When we work with partners through story development processes, authors and artists recruited to contribute manuscripts and artwork, sign a contract agreeing to receive a once-off payment for their contribution upon completion of the work.
Could you outline the various revenue models your platform employs, such as commissions or subscription-based models?
Our work is currently entirely funded from philanthropic grants and the crowdsourcing model of storybook creation. We do not have a subscription model as content is openly licensed and free to use.
When it comes to revenue sharing, how do you allocate earnings between publishers and authors?
We don’t have a revenue sharing model because all ASb content is currently openly licensed and free to use.
From your perspective, how does your platform contribute to the evolution of African literature and its impact?
ASb enables teachers and parents to access, create, translate, and adapt storybooks online, using a simple and user-friendly platform.
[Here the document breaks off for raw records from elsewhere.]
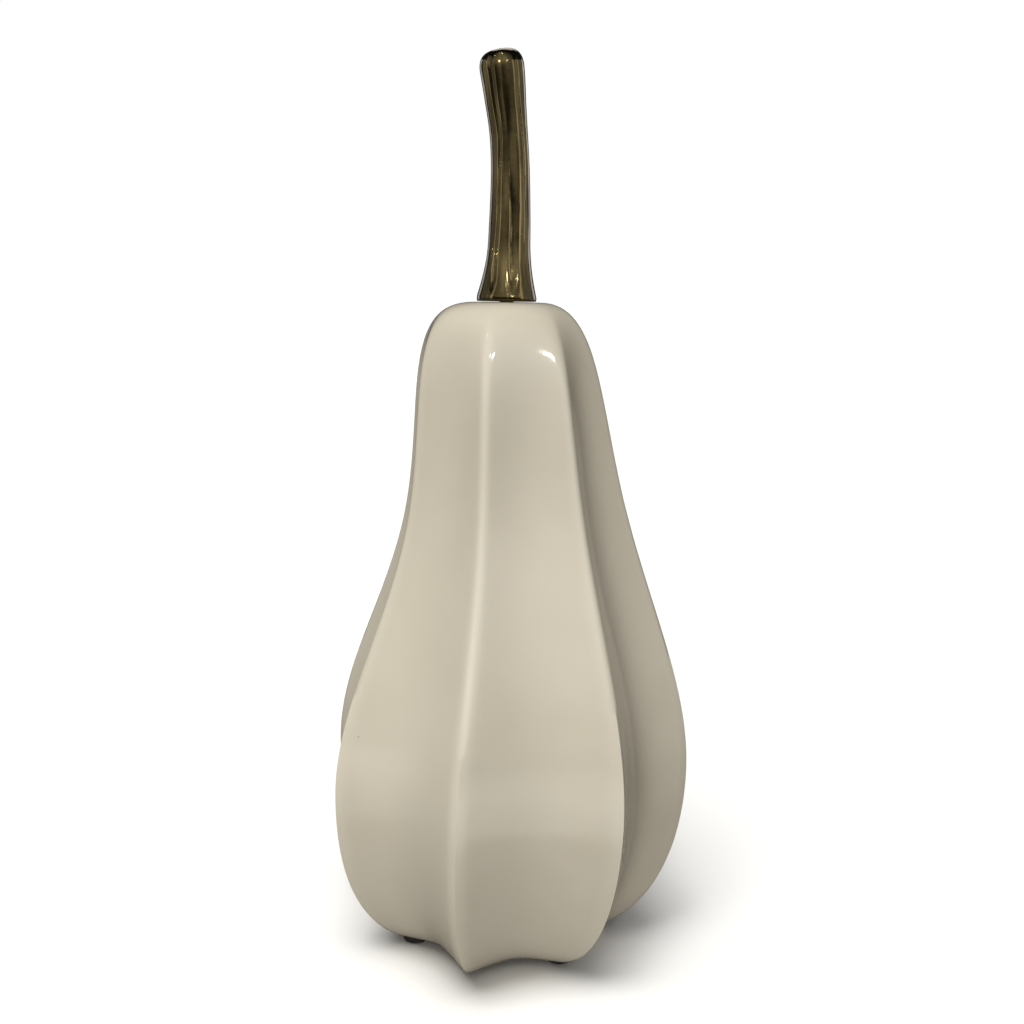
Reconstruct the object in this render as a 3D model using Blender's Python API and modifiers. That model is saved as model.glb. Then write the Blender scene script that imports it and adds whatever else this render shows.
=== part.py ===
"""Ceramic pumpkin figure: a tall, pear-shaped ceramic gourd with eight ridges and a screwed-on metal stem.

Units are metres and +Z is up. The figure stands on its four pads at Z = 0, with the origin under the
middle of its outline and one ridge facing -Y. Run with: blender --background --python part.py
"""

import math

import bmesh
import bpy
from mathutils import Matrix, Vector
from mathutils.geometry import interpolate_bezier

GAP = 0.0003  # between pieces that touch
OVERRUN = 0.004  # of a cutter past the face it opens

# Ceramic body. Heights are above the body's own underside.
BODY_HEIGHT = 0.285
FOOT_RADIUS = 0.0503
BELLY_RADIUS = 0.0828
BELLY_HEIGHT = 0.078
NECK_HEIGHT = 0.2007
NECK_RADIUS = {"left": 0.0477, "right": 0.0504}
NECK_TAPER = {"left": -0.173, "right": -0.266}  # change of ridge radius with height at the neck
SEAT_RADIUS = 0.0135
FOOT_HANDLE = (0.0046, 0.002)  # of the outline's curves, outwards and upwards from the foot
BELLY_HANDLE_DOWN = 0.0595
BELLY_HANDLE_UP = 0.0404
NECK_HANDLE_DOWN = 0.0476
NECK_HANDLE_UP = 0.0449
SEAT_HANDLE = {"left": 0.0341, "right": 0.0257}
WALL = 0.005
TOP_WALL = 0.006
BOW = 0.003  # how far the middle of the body swings off the vertical line through its ends
BEND_DIRECTION = math.radians(14.0)  # of the body's bow and the stem's bend, from +X towards +Y

# Ridges and flutes. Every second ridge is moved towards the sides, so the front and back flutes are wider.
RIDGES = 8
DIAGONAL_SHIFT = math.radians(3.5)
CREST_ROUNDING = 0.0026
VALLEY_AT_FOOT = 0.80  # valley radius as a share of ridge radius
VALLEY_AT_BELLY = 0.84
VALLEY_AT_NECK = 0.87
VALLEY_RUNOUT = 4  # power of the flutes' run-out between the neck and the seat

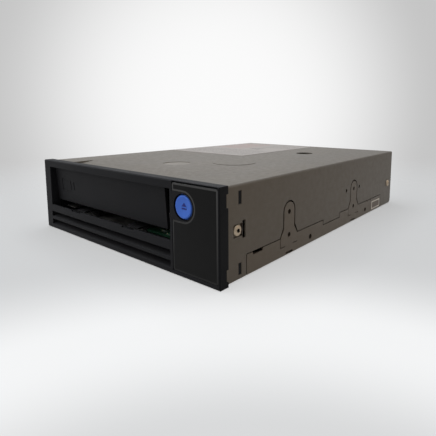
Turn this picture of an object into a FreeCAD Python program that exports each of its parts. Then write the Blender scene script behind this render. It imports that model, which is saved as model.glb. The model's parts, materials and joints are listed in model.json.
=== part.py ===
import FreeCAD, Part

import math
import os

import Sketcher

os.makedirs("parts", exist_ok=True)
Vector = FreeCAD.Vector
doc = FreeCAD.newDocument("TapeDrive")

# ---------------------------------------------------------------------------
# Driving dimensions, in millimetres.  Depths named *_y are counted from the
# plane where the bezel meets the body, heights named *_z from the foot of the
# bezel.  The drive is a 5.25 inch half-height internal unit: the body size and
# the screw pattern are those of that form factor.
# ---------------------------------------------------------------------------
DIMENSIONS = (
    # overall
    ("body_width", 146.0), ("body_height", 41.3), ("body_length", 200.2),
    ("bezel_width", 148.3), ("bezel_height", 42.4), ("bezel_depth", 5.4),
    ("port_reach", 4.9),
    # sheet metal
    ("cover_gauge", 0.8), ("base_gauge", 1.2), ("sheet_gap", 0.45), ("front_gap", 0.15),
    ("tail_round", 3.0),
    ("seam_z", 10.1), ("cover_nose", 12.9), ("cover_tail", 177.3),
    ("step_one_y", 83.8), ("step_one_run", 22.4),
    ("step_one_z", 7.0), ("strip_left", 52.0), ("strip_right", 45.0), ("strip_flat", 7.5),
    ("strip_end", 15.0), ("strip_drop", 1.0), ("disc_x", 0.3), ("disc_y", 37.6),
    ("disc_radius", 8.0), ("disc_depth", 0.25), ("boss_x", 24.0), ("boss_y", 62.0),
    ("boss_radius", 13.0), ("boss_height", 0.2), ("peephole_x", 27.0), ("peephole_y", 140.0),
    ("peephole_radius", 6.2), ("sight_hole", 1.15), ("access_hole", 1.45),
    ("vent_pitch", 10.0), ("vent_half", 3.5), ("vent_foot", 18.0),
    ("vent_rise", 6.0), ("vent_tall", 2.0),
    # screw pattern of the form factor
    ("mount_first", 47.4), ("mount_pitch", 79.25), ("mount_low", 10.0), ("mount_rise", 11.84),
    ("mount_span", 139.7), ("mount_hole", 1.25), ("collar_radius", 2.4), ("collar_depth", 1.5),
    ("floor_collar", 2.85),
    # side tabs of the base
    ("tab_gap", 0.85), ("tab_half", 4.7), ("tab_top", 27.4), ("tab_flare", 3.2),
    ("tab_shoulder", 14.3),
    ("slit_z", 5.2), ("slit_width", 0.4), ("slit_run", 4.3),
    # cover screws
    ("cover_screw_y", 7.2), ("cover_screw_z", 22.1), ("rear_screw_y", 191.9),
    ("rear_screw_z", 17.2), ("screw_head", 2.55), ("screw_head_tall", 1.0),
    ("screw_shank", 1.45), ("screw_clear", 0.2), ("screw_reach", 2.5),
    ("dimple_half_y", 2.9), ("dimple_half_z", 2.8),
    ("dimple_depth", 0.7),
    # snap hooks
    ("hook_y", 7.6), ("hook_long", 2.0), ("hook_top_z", 33.2), ("hook_top_tall", 5.8),
    ("hook_low_z", 2.3), ("hook_low_tall", 5.3), ("hook_arm", 1.1), ("hook_clear", 0.25),
    # bezel
    ("slot_left", 66.8), ("slot_right", 44.7), ("slot_foot", 15.0), ("slot_head", 38.5),
    ("bar_wall", 2.2), ("louver_left", 67.4), ("louver_right", 44.4), ("louver_foot", 2.5),
    ("louver_open", 3.4), ("louver_pitch", 4.95), ("louver_rise", 2.5), ("sill_notch", 0.8),
    ("sill_lip", 1.0), ("sill_drop", 2.2),
    ("notch_width", 10.0), ("notch_one_x", 38.0), ("notch_two_x", 12.4), ("edge_bevel", 0.5),
    ("side_notch", 1.3),
    # control panel
    ("panel_left", 45.55), ("panel_right", 73.85), ("panel_foot", 1.5), ("panel_head", 42.0),
    ("panel_rim", 0.5), ("panel_recess", 0.5), ("overlay_thick", 0.3), ("panel_corner", 1.2),
    ("button_x", 53.2), ("button_z", 31.4), ("button_radius", 5.15), ("button_gap", 0.75),
    ("button_collar", 1.35), ("button_travel", 0.6), ("button_body", 2.7), ("button_flange", 1.0),
    ("button_stem", 0.6), ("stem_radius", 2.0), ("icon_depth", 0.25), ("spring_radius", 4.2),
    ("spring_wire", 0.25), ("island_land", 1.1), ("panel_room", 0.75), ("board_edge", 2.05),
    ("brow_groove", 0.6), ("brow_deep", 1.8), ("room_edge", 3.45),
    ("board_thick", 1.2), ("panel_board_y", 1.0), ("switch_half", 1.9), ("switch_tall", 0.9),
    ("plunger_radius", 0.9), ("press_gap", 0.1),
    ("lamp_x", 65.0), ("lamp_z", 9.0), ("lamp_pitch", 3.2), ("lamp_half", 0.9),
    ("guide_half_x", 3.0), ("guide_clear", 0.15), ("guide_plate", 0.8),
    # door
    ("door_left", 66.3), ("door_right", 37.8), ("door_pivot_y", 1.7), ("door_pivot_z", 39.0),
    ("door_drop", 21.25), ("door_thick", 1.6), ("door_lean", 3.93), ("pin_radius", 0.9),
    ("fit_gap", 0.05), ("door_ear_x", 42.4), ("door_ear", 1.2), ("left_pin", 1.5),
    ("hinge_coil", 1.2), ("hinge_wire", 0.2), ("ear_drop", 2.2), ("arrow_gap", 2.5),
    ("arrow_long", 3.5), ("arrow_inset", 1.2),
    ("mark_depth", 0.2), ("mark_x", 59.5), ("mark_z", 14.5), ("mark_width", 11.0),
    ("mark_height", 7.5), ("mark_line", 0.9),
    # cartridge path
    ("cartridge_width", 102.5), ("cartridge_x", 14.25), ("path_floor", 15.0), ("path_roof", 37.4),
    ("tray_front", 24.0), ("tray_rear", 85.0), ("tray_wall", 1.0), ("tray_shelf", 5.5),
    ("tray_travel", 24.0), ("tray_drop", 3.0), ("tray_stop", 20.0), ("guide_front", 0.6),
    ("guide_rear", 22.5), ("guide_wall", 3.4), ("guide_foot", 10.5), ("guide_step", 17.0),
    ("path_clear", 0.35), ("door_room", 0.4), ("guide_ledge", 3.5), ("reader_shelf", 10.0),
    ("reader_width", 18.0), ("reader_drop", 2.6), ("finger_foot", 14.25), ("finger_top", 14.9),
    ("finger_reach", 2.4), ("finger_leg", 6.5), ("finger_rear", 9.0), ("leaf_thick", 0.4),
    ("tray_pin", 1.5),
    ("tray_pin_z", 31.0), ("tray_pin_one", 34.0), ("tray_pin_two", 76.0), ("pin_gap", 0.08),
    ("rail_gap", 0.4), ("rail_thick", 1.3), ("rail_rear", 112.0), ("rail_head", 36.0),
    # deck
    ("deck_z", 9.0), ("deck_thick", 1.5), ("deck_half", 69.9), ("deck_front", 4.0),
    ("deck_rear", 196.0), ("post_radius", 3.0), ("post_x", 66.0), ("post_one_y", 20.0),
    ("post_two_y", 112.0), ("post_three_y", 184.0), ("deck_screw_head", 2.4),
    ("deck_screw_shank", 1.2), ("ear_thick", 1.2), ("ear_long", 8.4), ("ear_rise", 4.0),
    ("ear_gap", 0.1),
    # main board
    ("board_z", 4.2), ("main_thick", 1.6), ("board_half", 69.2), ("board_front", 30.0),
    ("board_rear", 196.5), ("standoff_x", 52.0), ("standoff_one", 36.0), ("standoff_two", 178.0),
    ("standoff_radius", 2.6), ("board_screw_tall", 1.0), ("capacitor_radius", 2.5),
    ("capacitor_tall", 2.6), ("flex_left", 54.0), ("flex_right", 62.0), ("flex_thick", 0.3),
    ("flex_drop", 1.0), ("flex_start", 9.0),
    # drive hub and take-up reel
    ("hub_y", 56.0), ("hub_motor", 28.0), ("hub_rotor", 25.0), ("stator_thick", 1.6),
    ("rotor_thick", 2.7), ("motor_gap", 0.3), ("spindle", 2.5), ("clutch_outer", 16.0),
    ("clutch_inner", 9.0), ("clutch_tall", 1.8), ("tooth_deep", 0.7),
    ("reel_x", 26.0), ("reel_y", 152.0), ("reel_radius", 38.0), ("reel_hub", 22.0),
    ("reel_flange", 1.2), ("tape_width", 13.2), ("reel_foot", 13.0), ("reel_motor", 24.0),
    ("reel_rotor", 20.5),
    # guide rollers
    ("roller_radius", 6.0), ("roller_lip", 7.5), ("roller_lip_thick", 0.8), ("roller_pin", 2.0),
    ("roller_foot", 13.2), ("roller_tall", 15.1), ("roller_collar", 3.2), ("collar_gap", 0.2),
    ("pin_above", 0.6),
    # head
    ("head_x", 30.0), ("head_y", 139.0), ("head_base", 1.5), ("head_motor", 6.0),
    ("head_motor_tall", 5.0), ("screw_radius", 1.5), ("head_top", 30.5), ("rod_x", 25.0),
    ("rod_offset", 6.5), ("rod_radius", 1.5), ("carriage_z", 19.5), ("carriage_tall", 6.0),
    ("head_face_x", 49.8), ("head_block", 9.6), ("head_foot", 14.2), ("head_crown", 28.5),
    ("head_half", 5.0), ("carriage_half", 9.5),
    # threader
    ("arm_x", 45.8), ("arm_y", 163.9), ("arm_reach", 51.2), ("arm_z", 31.5), ("arm_thick", 1.5),
    ("arm_half", 4.0), ("grab_foot", 16.5), ("grab_half", 2.8), ("arm_post", 2.5),
    ("gear_thick", 1.8), ("gear_module", 1.0), ("arm_teeth", 24), ("arm_pinion_teeth", 12),
    ("arm_rest", -96.5), ("arm_mesh", 45.0), ("arm_tail", 5.0),
    ("arm_taper", 1.0), ("post_collar", 3.6), ("shaft_radius", 1.0), ("arm_motor", 6.0),
    # loader
    ("rack_x", 42.0), ("rack_plate", 1.5), ("rack_head", 34.0), ("rack_gap", 0.3),
    ("rack_tooth_tall", 5.0), ("pinion_teeth", 16), ("wheel_teeth", 20), ("motor_teeth", 10),
    ("pinion_y", 62.0), ("wheel_z", 18.0), ("wheel_thick", 4.0), ("loader_plate", 1.2),
    ("loader_motor", 6.8), ("loader_motor_tall", 14.0), ("gear_pin", 1.5), ("gear_neck", 4.5),
    ("gear_clear", 0.5), ("wheel_room", 0.4), ("rack_teeth", 12), ("loader_post", 2.0),
    # rear connectors, labels
    ("port_half", 21.5), ("port_tall", 5.6), ("port_depth", 12.0), ("service_x", 42.0),
    ("service_half", 7.5), ("service_tall", 4.2), ("label_thick", 0.12), ("label_left", 70.0),
    ("label_right", 3.0), ("label_front", 94.0), ("label_rear", 195.0), ("sticker_front", 159.3),
    ("sticker_rear", 175.6), ("sticker_foot", 1.7), ("sticker_head", 7.8),
)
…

They are not just consumers, but active contributors to the resources they use.
ASb contributes to African literature in the languages that would never get a chance to be published. ASb motivates and enables under-represented language community members – in the way that it happened with the Thok Nath (Nuer) – to develop the orthography of their language because they want to have written resources in it. Once this is in place, community members can continue to publish other genres of literature in their language. ASb offers children the unique opportunity to tell their stories from their perspective by digitising their storybooks using the Maker App. This can enhance their creativity, imagination, confidence, and motivation to read. ASb is a valuable resource for promoting reading for pleasure among young children in Africa, supporting their well-being and literacy development. ASb enables unpublished (and those who have beautiful stories to share), to publish and be heard.
In this digital world, and as mobile devices become more affordable and connectivity penetrates even the places that have largely remained inaccessible, more people can enjoy reading free storybooks.